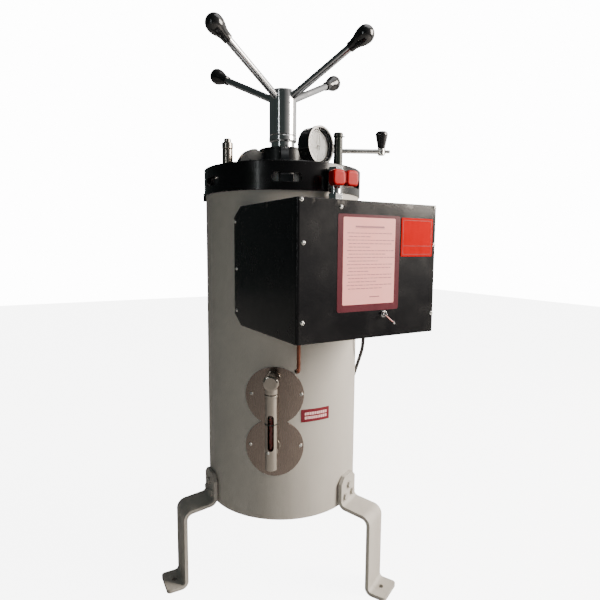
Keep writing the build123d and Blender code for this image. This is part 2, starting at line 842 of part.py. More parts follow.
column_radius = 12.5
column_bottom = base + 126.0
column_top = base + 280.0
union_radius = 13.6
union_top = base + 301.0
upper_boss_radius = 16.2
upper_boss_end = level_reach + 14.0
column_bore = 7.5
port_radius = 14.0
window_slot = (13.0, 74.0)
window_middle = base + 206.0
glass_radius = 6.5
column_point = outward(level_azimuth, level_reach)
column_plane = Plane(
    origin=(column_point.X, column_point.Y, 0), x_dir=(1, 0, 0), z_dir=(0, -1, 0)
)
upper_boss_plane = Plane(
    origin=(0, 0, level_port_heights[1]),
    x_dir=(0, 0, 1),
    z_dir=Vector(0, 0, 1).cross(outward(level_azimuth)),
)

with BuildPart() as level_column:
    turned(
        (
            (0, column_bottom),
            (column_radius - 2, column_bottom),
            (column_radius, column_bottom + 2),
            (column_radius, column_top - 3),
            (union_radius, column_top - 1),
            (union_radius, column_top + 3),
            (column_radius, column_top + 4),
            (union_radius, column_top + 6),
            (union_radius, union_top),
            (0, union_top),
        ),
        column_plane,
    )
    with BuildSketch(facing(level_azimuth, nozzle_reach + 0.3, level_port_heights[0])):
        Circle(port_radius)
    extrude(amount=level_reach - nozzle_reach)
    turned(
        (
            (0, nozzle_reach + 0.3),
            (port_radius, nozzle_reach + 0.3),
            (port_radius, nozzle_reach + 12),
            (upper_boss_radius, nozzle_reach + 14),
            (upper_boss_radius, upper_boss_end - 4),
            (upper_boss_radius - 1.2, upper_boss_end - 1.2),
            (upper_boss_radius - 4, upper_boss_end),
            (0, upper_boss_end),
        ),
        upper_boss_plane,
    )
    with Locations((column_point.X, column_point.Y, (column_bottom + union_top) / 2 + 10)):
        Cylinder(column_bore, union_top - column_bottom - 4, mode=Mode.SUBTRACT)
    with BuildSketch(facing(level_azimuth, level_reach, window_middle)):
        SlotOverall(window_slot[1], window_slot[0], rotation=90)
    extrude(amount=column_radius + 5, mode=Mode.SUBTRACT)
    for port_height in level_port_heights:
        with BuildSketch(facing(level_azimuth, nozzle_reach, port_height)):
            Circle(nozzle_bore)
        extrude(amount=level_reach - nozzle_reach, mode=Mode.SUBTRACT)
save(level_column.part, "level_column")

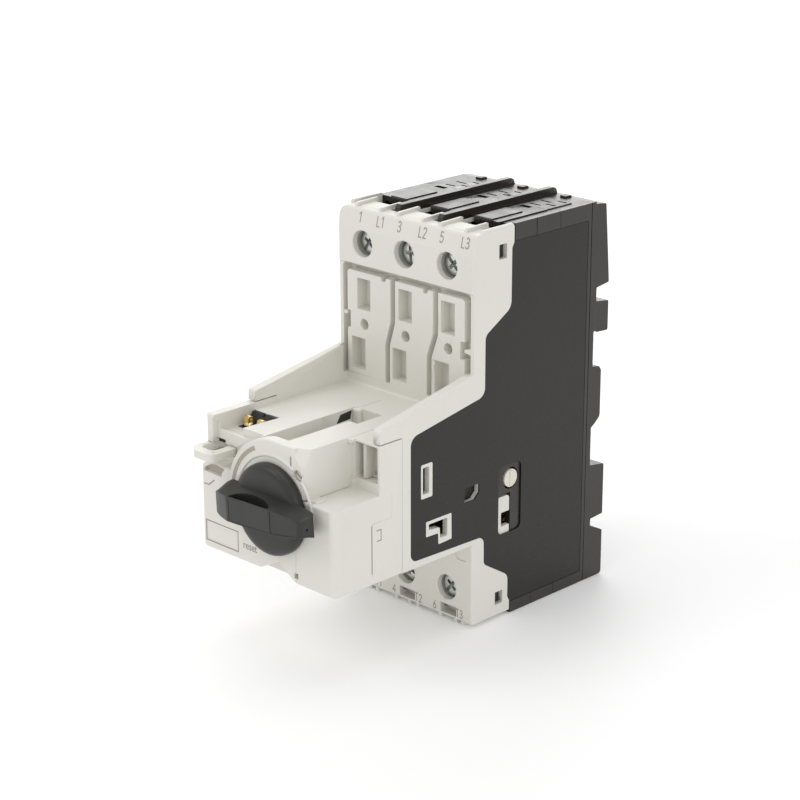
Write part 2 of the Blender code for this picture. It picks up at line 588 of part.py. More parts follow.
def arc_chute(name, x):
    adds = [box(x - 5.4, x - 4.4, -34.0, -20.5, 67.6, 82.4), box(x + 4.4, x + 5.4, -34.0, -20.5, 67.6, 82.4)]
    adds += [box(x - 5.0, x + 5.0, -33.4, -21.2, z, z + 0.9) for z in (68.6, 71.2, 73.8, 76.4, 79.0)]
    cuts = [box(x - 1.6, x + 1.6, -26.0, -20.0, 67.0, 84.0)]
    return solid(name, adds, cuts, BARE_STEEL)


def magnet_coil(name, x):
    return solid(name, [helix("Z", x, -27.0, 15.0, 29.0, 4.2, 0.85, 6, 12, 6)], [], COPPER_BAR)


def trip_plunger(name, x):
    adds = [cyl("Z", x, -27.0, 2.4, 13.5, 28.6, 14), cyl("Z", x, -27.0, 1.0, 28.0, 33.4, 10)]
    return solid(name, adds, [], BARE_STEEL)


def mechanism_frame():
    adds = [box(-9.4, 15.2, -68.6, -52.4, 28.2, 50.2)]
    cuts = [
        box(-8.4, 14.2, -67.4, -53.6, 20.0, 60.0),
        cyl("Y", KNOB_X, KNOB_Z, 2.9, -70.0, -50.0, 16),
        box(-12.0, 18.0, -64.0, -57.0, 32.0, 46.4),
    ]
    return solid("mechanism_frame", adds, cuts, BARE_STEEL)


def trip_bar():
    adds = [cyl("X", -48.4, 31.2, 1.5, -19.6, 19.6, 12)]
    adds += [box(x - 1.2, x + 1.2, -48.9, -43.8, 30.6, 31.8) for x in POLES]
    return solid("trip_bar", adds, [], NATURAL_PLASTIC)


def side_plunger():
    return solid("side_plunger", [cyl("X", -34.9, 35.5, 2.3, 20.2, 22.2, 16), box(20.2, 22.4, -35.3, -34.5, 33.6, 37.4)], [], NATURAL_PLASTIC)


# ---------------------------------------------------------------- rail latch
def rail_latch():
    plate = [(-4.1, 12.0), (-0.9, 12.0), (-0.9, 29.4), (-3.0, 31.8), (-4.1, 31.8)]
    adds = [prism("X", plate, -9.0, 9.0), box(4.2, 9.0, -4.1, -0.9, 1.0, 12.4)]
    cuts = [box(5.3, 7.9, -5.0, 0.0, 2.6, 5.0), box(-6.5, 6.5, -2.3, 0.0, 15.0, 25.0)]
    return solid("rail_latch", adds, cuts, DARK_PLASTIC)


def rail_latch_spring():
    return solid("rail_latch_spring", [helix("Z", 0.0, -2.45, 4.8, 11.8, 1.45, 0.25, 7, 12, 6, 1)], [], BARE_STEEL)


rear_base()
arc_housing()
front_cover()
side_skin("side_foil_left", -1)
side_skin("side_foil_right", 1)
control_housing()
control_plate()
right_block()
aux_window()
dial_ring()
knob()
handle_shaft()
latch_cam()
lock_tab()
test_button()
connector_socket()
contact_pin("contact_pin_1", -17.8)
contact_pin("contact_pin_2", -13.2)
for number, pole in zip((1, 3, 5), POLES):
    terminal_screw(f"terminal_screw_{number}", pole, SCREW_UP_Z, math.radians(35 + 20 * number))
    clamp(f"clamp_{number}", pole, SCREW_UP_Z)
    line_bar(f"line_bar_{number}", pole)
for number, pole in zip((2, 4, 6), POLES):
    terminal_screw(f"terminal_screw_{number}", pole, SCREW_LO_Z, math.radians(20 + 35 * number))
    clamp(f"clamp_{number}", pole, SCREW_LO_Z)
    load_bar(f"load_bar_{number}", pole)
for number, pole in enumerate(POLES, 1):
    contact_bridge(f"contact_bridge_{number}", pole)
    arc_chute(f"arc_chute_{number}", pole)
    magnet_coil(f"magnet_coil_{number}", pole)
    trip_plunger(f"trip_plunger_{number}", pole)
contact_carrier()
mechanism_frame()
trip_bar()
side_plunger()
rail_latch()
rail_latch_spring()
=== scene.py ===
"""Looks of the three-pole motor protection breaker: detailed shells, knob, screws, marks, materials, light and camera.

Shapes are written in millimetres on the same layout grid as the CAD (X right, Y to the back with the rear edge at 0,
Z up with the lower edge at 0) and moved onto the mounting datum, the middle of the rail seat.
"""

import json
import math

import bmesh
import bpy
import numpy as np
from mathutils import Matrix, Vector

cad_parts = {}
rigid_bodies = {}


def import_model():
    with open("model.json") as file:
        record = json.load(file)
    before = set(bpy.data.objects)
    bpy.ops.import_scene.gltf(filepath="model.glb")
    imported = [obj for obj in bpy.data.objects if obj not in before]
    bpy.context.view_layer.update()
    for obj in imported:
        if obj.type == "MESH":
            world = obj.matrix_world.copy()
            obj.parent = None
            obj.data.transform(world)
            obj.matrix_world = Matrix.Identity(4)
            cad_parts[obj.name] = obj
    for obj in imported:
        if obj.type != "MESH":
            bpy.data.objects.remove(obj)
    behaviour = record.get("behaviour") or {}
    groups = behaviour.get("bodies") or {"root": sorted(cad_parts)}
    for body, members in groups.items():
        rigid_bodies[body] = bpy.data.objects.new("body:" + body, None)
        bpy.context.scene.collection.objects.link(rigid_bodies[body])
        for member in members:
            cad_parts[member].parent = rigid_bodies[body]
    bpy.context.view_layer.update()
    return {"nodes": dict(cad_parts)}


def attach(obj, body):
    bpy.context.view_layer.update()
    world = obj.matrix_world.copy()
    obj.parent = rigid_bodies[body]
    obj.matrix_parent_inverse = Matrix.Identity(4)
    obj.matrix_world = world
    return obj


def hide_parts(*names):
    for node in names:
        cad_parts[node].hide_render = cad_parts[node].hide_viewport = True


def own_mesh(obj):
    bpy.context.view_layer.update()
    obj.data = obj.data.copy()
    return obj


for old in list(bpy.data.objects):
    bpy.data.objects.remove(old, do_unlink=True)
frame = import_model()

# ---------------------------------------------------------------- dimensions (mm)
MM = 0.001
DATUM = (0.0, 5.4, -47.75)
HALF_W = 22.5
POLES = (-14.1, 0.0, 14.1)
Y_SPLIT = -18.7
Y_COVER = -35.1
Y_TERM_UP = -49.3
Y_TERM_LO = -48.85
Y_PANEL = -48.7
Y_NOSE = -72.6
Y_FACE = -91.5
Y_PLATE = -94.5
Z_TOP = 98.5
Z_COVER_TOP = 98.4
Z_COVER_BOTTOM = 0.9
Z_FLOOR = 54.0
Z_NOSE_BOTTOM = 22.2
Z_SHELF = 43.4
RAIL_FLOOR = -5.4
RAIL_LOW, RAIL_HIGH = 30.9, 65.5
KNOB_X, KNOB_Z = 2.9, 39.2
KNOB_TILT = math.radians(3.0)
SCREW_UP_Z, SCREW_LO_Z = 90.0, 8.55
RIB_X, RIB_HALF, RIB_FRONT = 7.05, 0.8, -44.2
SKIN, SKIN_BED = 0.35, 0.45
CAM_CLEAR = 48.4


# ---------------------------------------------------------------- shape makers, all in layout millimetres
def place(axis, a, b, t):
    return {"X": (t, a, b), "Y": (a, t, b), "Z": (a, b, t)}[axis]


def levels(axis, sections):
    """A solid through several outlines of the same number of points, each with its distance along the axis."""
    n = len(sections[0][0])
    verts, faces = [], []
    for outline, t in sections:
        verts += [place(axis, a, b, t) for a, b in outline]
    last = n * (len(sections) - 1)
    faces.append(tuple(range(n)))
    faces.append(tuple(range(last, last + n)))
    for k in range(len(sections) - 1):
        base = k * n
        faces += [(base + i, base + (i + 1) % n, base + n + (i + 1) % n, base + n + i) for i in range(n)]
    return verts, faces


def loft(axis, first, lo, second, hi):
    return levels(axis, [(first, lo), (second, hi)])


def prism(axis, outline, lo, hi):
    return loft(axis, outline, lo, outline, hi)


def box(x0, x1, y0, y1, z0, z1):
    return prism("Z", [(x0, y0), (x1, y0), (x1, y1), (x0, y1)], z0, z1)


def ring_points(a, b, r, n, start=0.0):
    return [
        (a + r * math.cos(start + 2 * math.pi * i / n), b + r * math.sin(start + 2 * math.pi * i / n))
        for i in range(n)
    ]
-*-
• _STATED EXERCISE_
Go through the lines above. Select every one that has the string "before".

• _RESULT OF THIS EXERCISE_
    before = set(bpy.data.objects)
    imported = [obj for obj in bpy.data.objects if obj not in before]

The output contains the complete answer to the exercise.